24th Mar, 2009

What I learned

As a teacher I’m good at breaking skills down into smaller and smaller pieces so that when people demonstrate to me what they know by what or how they do a task, I can see the logical next step.

 

My background is in early education, a magnificent endeavor bestowing gifts that last a lifetime. Since the subject became food I find myself thinking how to help people learn about expressions in English like, “Easy as pie.” I’m not sure why we sat it. It’s easy to make mediocre pies, not easy to make good ones. Pie crust should be a national treasure because the simple beauty of transforming flour, butter (I don’t use anything else) and water is magic.

Three ingredients. Five when you add a bit of salt to bring out the flavor of the butter, and acid to tenderize the protein in the flour.  Nevertheless, each thing matters. The flour is governed by one principle: when mixed with water and given mechanical action, it produces gluten. Gluten gives strength to flour; something you want when you make bread, and absolutely do not want in crusts.

I’ve watched people struggle and have refined my responses accordingly, for example having them count the number of times they roll out the dough. No ingredient understands where you’re trying to take it; it only understands what you do to it. Roll it twenty times with forced intent, and you get a shingle every time.

Recipes often tell you to gather the flour, butter, water into a ball, and refrigerate it to rest before shaping it to fit a tart pan. Refrigeration firms up the butter, so you need to develop a strategy to get it soft enough to roll. After observing most people resorting to force, I learned to say, “Things turn out the way you make them.” Back away from the pastry bat ….

Flour doesn’t like to be handled when the result demands tenderness. Yet ingredients, particularly the fat, need to be cold. It’s why we add ice the water to the flour after the butter is worked in. Chilled fat either laminates, creating flaking crust, or coats the flour, creating a tender, melting crumb.

 If I chill everything beforehand, then I can avoid having to refrigerate a dough later. Cold bowl and flour. The butter is supposed to be cold. I don’t have ice at the studio, so I go to my neighbor, Ken’s Pizza, for a few cubes.

 When I use the food processor, I start with flour and a pinch of salt, pulse to loosen it and make it ready to meet the butter. I cut the butter into what I think of as thumb-sized pieces. I pulse to break the butter into smaller pieces, readying the butter to take on the flour.

 

If I leave the butter in pea-sized pieces, I can get the finished tart to laminate, having created layers of flour, butter and water. The water gives off steam while baking, leaving butter to fry the flour flaky. If I process the butter to sand, before adding water, I end up with a fine crumb.
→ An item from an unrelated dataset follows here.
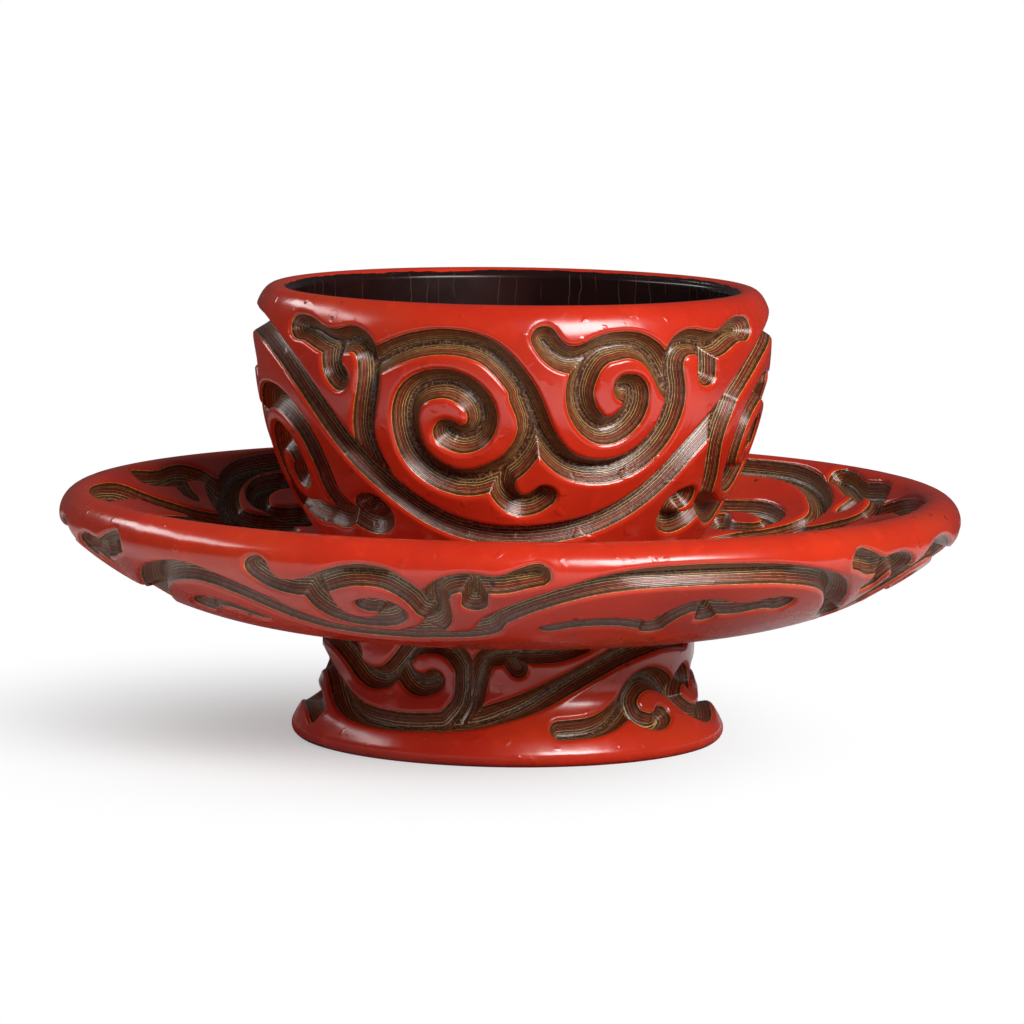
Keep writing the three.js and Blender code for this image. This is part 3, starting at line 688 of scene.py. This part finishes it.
def fine_cracks(f, where):
    """1 on the age cracks, which run down the wall and come and go."""
    around, _ = f.turn(where)
    angle = f.math("ADD", around, f.math("MULTIPLY", f.noise(where, 90, 3), 0.1))
    inputs = {"W": angle, "Scale": 11.0}
    cells = f.node("TexVoronoi", inputs, voronoi_dimensions="1D", feature="DISTANCE_TO_EDGE")
    crack = f.fade(cells.outputs["Distance"], 0.008, 0.03, 1, 0)
    return f.math("MULTIPLY", crack, f.fade(f.noise(where, 130, 2), 0.42, 0.58))


def lining_finish():
    f = Finish("black_lacquer_lining")
    where = f.place()
    cloudy = f.noise(where, 40, 4, 0.6)
    base = f.mix(f.fade(cloudy, 0.35, 0.7), BLACK, CLOUDY_BLACK)
    colour = f.mix(f.math("MULTIPLY", fine_cracks(f, where), 0.7), base, CRACK_COLOUR)
    dents = f.bump(f.noise(where, 110, 2), 0.0003, 0.25)
    rough = f.fade(cloudy, 0.3, 0.7, 0.2, 0.32)
    f.set(Base_Color=colour, Roughness=rough, Normal=dents, Specular_IOR_Level=0.35)
    return f.material


def wood_finish():
    f = Finish("bent_wood")
    around, height = f.turn(f.place())
    strip = f.node("CombineXYZ", {"X": around, "Z": f.math("MULTIPLY", height, 60.0)})
    grain = f.noise(strip.outputs["Vector"], 12, 6, 0.65)
    colour = f.steps(grain, [(0.3, WOOD_DARK), (0.7, WOOD_LIGHT)], "LINEAR")
    f.set(Base_Color=colour, Roughness=0.7, Normal=f.bump(grain, 0.0002, 0.4))
    return f.material


# Points round each piece. The bands of its map divide them.
CUP_COLUMNS = 756
DISH_COLUMNS = 960
FOOT_COLUMNS = 840
CUP_LINING_COLUMNS = 360
FOOT_LINING_COLUMNS = 300
FLOOR_COLUMNS = 96

# How high the lining and the coat's back follow the wall, as runs of the holder's outside.
LINING_TOP_RUN = 9.7
INNER_WALL_TOP_RUN = 12


def cup_coat(surface):
    runs = rows_between(surface.run[0], (2, 0.55), (4.5, 0.6), (50, 0.37), (surface.run[-1], 0.8))
    wall = [surface.at(run, COAT) for run in np.linspace(50, INNER_WALL_TOP_RUN, 9)]
    last = surface.at(surface.run[-1], COAT)
    top = STAND_HEIGHT - COAT
    inner = [(last[0], DISH_TOP), last, *wall, (wall[-1][0], top), (MOUTH_RADIUS, top)]
    return carved_piece("cup_coat", surface, runs, CUP_COLUMNS, cup_strokes(), inner, 2)


def dish_upper_coat(surface):
    runs = rows_between(0.0, (1, 0.5), (33, 0.46), (surface.run[-1], 0.9))
    inner = [surface.at(run, DISH_COAT) for run in np.linspace(surface.run[-1], 0, 12)]
    return carved_piece("dish_upper_coat", surface, runs, DISH_COLUMNS, inside_strokes(), inner, 4)


def dish_under_coat(surface):
    runs = rows_between(0.0, (5, 0.7), (34, 0.43), (surface.run[-1], 1.2))
    inner = [surface.at(run, DISH_COAT) for run in np.linspace(surface.run[-1], 0, 14)]
    return carved_piece("dish_under_coat", surface, runs, DISH_COLUMNS, underside_strokes(), inner, 4)


def foot_coat(surface):
    runs = rows_between(0.0, (20, 0.3), (surface.run[-1], 0.4))
    bottom = surface.at(surface.run[-1])
    step_radius = BASE_RADIUS + BASE_SEAM
    step = [(step_radius, bottom[1]), (step_radius, BASE_COAT), (35.3, BASE_COAT)]
    inner = [*step, (34.6, 3.6), (31.9, 7.5), (30.4, FOOT_WAIST_HEIGHT), (30.3, 16), (30, DISH_UNDER)]
    return carved_piece("foot_coat", surface, runs, FOOT_COLUMNS, foot_strokes(), inner, 3)


def cup_lining(surface):
    wall = [surface.at(run, LINING_FACE) for run in np.linspace(surface.run[-1], LINING_TOP_RUN, 40)]
    bore = [(NECK_BORE_RADIUS, DISH_MIDDLE), (NECK_BORE_RADIUS, 35.3)]
    seat = [(23.2, 35.7), (23.7, 35.85), (24.6, 35.9), (25.3, 36.2)]
    rim = arc((MOUTH_RADIUS, 80.85), 0.95, 0.95, 180, 90, 9)
    back = [surface.at(run, LINING_BACK) for run in np.linspace(LINING_TOP_RUN, surface.run[-1], 20)]
    bore_back = [(BORE_BACK_RADIUS, 35.2), (BORE_BACK_RADIUS, DISH_MIDDLE)]
    outline = [*bore, *seat, *wall, *rim, (MOUTH_RADIUS, 81.2), (41.1, 81), *back, *bore_back]
    return turned_piece("cup_lining_coat", outline, CUP_LINING_COLUMNS, 2)


def foot_lining():
    face = spline([(BASE_INNER_RADIUS, BASE_COAT), (32.5, 1.3), (29.7, 4.6), (27.4, 10.3), (27.2, 14.4)], 0.6)
    shoulder = [(27.0, 14.8), (26.6, 15.05), (24, 15.05), (23.2, 15.2), (NECK_BORE_RADIUS, 15.6)]
    bore = [(NECK_BORE_RADIUS, DISH_MIDDLE), (BORE_BACK_RADIUS, DISH_MIDDLE), (BORE_BACK_RADIUS, 15.7)]
    back = [(27.8, 15.7), (28.0, 10.4), (30.3, 5), (33.4, BASE_COAT)]
    return turned_piece("foot_lining_coat", [*face, *shoulder, *bore, *back], FOOT_LINING_COLUMNS, 2)


def foot_base():
    outer = [(BASE_RADIUS, BASE_COAT), (BASE_RADIUS, BASE_EDGE), (BASE_RADIUS - BASE_EDGE, 0)]
    outline = [(BASE_INNER_RADIUS, BASE_COAT), *outer, (33.1, 0), (32.8, BASE_EDGE)]
    return turned_piece("foot_base_ring", outline, FOOT_LINING_COLUMNS)


def make_object():
    carved, black, wood = carved_finish(), lining_finish(), wood_finish()
    cup, underside, inside, foot = cup_outside(), dish_underside(), dish_inside(), foot_outside()
    fit_in(cup_coat(cup), "cup_carved_coat", carved)
    fit_in(dish_upper_coat(inside), "dish_carved_coat", carved)
    fit_in(dish_under_coat(underside), "dish_carved_coat", carved)
    fit_in(foot_coat(foot), "foot_carved_coat", carved)
    fit_in(cup_lining(cup), "cup_lining", black)
    fit_in(foot_lining(), "foot_lining", black)
    fit_in(foot_base(), "foot_base_coat", black)
    for name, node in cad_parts.items():
        if "hoop" in name or "sleeve" in name:
            node.data.materials.clear()
            node.data.materials.append(wood)


# The camera, fitted to the photograph.
CAMERA_PLACE = (0, -1.00316, 0.1635)
CAMERA_PITCH = 6.962
CAMERA_ROLL = 0.7495
CAMERA_LENS = 193.56
CAMERA_SHIFT = 0.0018
CAMERA_SENSOR = 36
NEAREST_SEEN, FARTHEST_SEEN = 0.05, 20


def make_camera():
    camera = bpy.data.objects.new("camera", bpy.data.cameras.new("camera"))
    camera.data.lens = CAMERA_LENS
    camera.data.sensor_width = CAMERA_SENSOR
    camera.data.shift_x = CAMERA_SHIFT
    camera.data.clip_start, camera.data.clip_end = NEAREST_SEEN, FARTHEST_SEEN
    tilt = Matrix.Rotation(math.radians(90 - CAMERA_PITCH), 4, "X")
    roll = Matrix.Rotation(math.radians(CAMERA_ROLL), 4, "Z")
    camera.matrix_world = Matrix.Translation(CAMERA_PLACE) @ tilt @ roll
    bpy.context.scene.collection.objects.link(camera)
    bpy.context.scene.camera = camera


LAMP_AIM = (0, 0, 0.045)
WORLD_LIGHT = 0.06


def softbox(name, azimuth, elevation, distance, width, height, power, mirrored=True):
    """A flat lamp that faces the object. azimuth is 0 at the front and 90 at the right. mirrored says
    whether the lacquer shows its reflection."""
    lamp = bpy.data.lights.new(name, "AREA")
    lamp.shape = "RECTANGLE"
    lamp.size, lamp.size_y = width, height
    lamp.energy = power
    box = bpy.data.objects.new(name, lamp)
    box.visible_glossy = mirrored
    a, e = math.radians(azimuth), math.radians(elevation)
    away = np.array([math.sin(a) * math.cos(e), -math.cos(a) * math.cos(e), math.sin(e)])
    box.location = away * distance + LAMP_AIM
    box.rotation_mode = "QUATERNION"
    box.rotation_quaternion = Vector(away).to_track_quat("Z", "Y")
    bpy.context.scene.collection.objects.link(box)


def make_light():
    softbox("key_right", azimuth=37, elevation=31, distance=1.2, width=0.7, height=0.45, power=17)
    softbox("key_left", azimuth=-103, elevation=30, distance=0.8, width=0.8, height=0.13, power=2.2)
    softbox("fill_right", azimuth=30, elevation=36, distance=1.2, width=0.9, height=0.5, power=4.5,
            mirrored=False)
    world = bpy.data.worlds.new("studio")
    world.use_nodes = True
    bpy.context.scene.world = world
    nodes, links = world.node_tree.nodes, world.node_tree.links
    seen = nodes.new("ShaderNodeLightPath").outputs["Is Camera Ray"]
    shade = nodes.new("ShaderNodeMix")
    shade.inputs[0].default_value = 0
    shade.inputs[2].default_value = WORLD_LIGHT
    shade.inputs[3].default_value = 1.0
    links.new(seen, shade.inputs[0])
    links.new(shade.outputs[0], nodes["Background"].inputs["Strength"])
    nodes["Background"].inputs["Color"].default_value = (1, 1, 1, 1)


FLOOR_RADIUS = 300
FLOOR_HOLE_RADIUS = 0.001
FLOOR_TOP, FLOOR_BOTTOM = -0.02, -4
FLOOR_WHITE = (0.85, 0.85, 0.85)
# The shadow lies in an oval: on its edge a place in metres, times the scale and plus the shift, is 1 long.
SHADOW_SHIFT = (0.3, -0.04, 0)
SHADOW_SCALE = (10, 8.7, 0)
WHITE_AT_MIDDLE = 0.41  # the share of plain white over the shadow, which rises to 1 at the oval's edge


def make_floor():
    """A white disc that keeps the object's shadow and fades into the white behind it."""
    top = [(FLOOR_HOLE_RADIUS, FLOOR_TOP), (FLOOR_RADIUS, FLOOR_TOP)]
    bottom = [(FLOOR_RADIUS, FLOOR_BOTTOM), (FLOOR_HOLE_RADIUS, FLOOR_BOTTOM)]
    floor = turned_piece("floor", [*top, *bottom], FLOOR_COLUMNS)
    f = Finish("floor")
    shadowed = f.node("BsdfDiffuse", {"Color": FLOOR_WHITE}).outputs[0]
    seen = f.node("LightPath").outputs["Is Camera Ray"]
    white = f.node("Emission", {"Color": (1, 1, 1), "Strength": 1.0}).outputs[0]
    oval = f.node("Mapping", {"Vector": f.place(), "Location": SHADOW_SHIFT, "Scale": SHADOW_SCALE})
    from_middle = f.node("VectorMath", {0: oval.outputs["Vector"]}, operation="LENGTH").outputs["Value"]
    far = f.fade(from_middle, 0, 1, WHITE_AT_MIDDLE)
    share = f.math("MULTIPLY", far, seen)
    both = f.node("MixShader", {0: share, 1: shadowed, 2: white}).outputs[0]
    f.tree.links.new(both, f.tree.nodes["Material Output"].inputs["Surface"])
    floor.data.materials.append(f.material)


make_camera()
make_object()
make_light()
make_floor()
bpy.context.scene.view_settings.view_transform = "Standard"
bpy.context.view_layer.update()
I add a teaspoon of white wine vinegar to the iced water. There is an argument about whether the vinegar tenderizes the protein or not. I’m of the opinion that it does, so as a matter of belief, I do it. Sometimes intent wins out over science.

With the machine running, I add the water, a tablespoon at a time, until it is just short of gathering. I don’t want that ball to form, because as it rolls around the inside of the processor, and while it’s being worked, gluten develops.

I dust the counter with flour and dump the dough. Depending upon how it looks, whether the butter and flour seem completely incorporated or not, I may gather the dough into a cake, set it on it’s side, and press the top to re-flatten. I’m not kneading.

Now comes the key part. The dough, about an inch thick and as round as a saucer, submits to the rolling pin as I operate with the understanding that time is no longer my friend, I roll the soft dough away from me in one pass making it thin and also wide enough to fit the tart pan. Then I roll from the center toward me creating an oval as wide as the tart pan. So far I’ve only rolled once.

I turn the dough and repeat the same action, one roll away from me, another one toward me. Now with just two passes, I have a tart dough that will fit the tart pan and be tender beyond belief. The dough fits into the tart pan, is trimmed, allowed to rest and firm up before baking. If you don’t win the church bake-off doing this, I’ll be surprised. That took 40 years.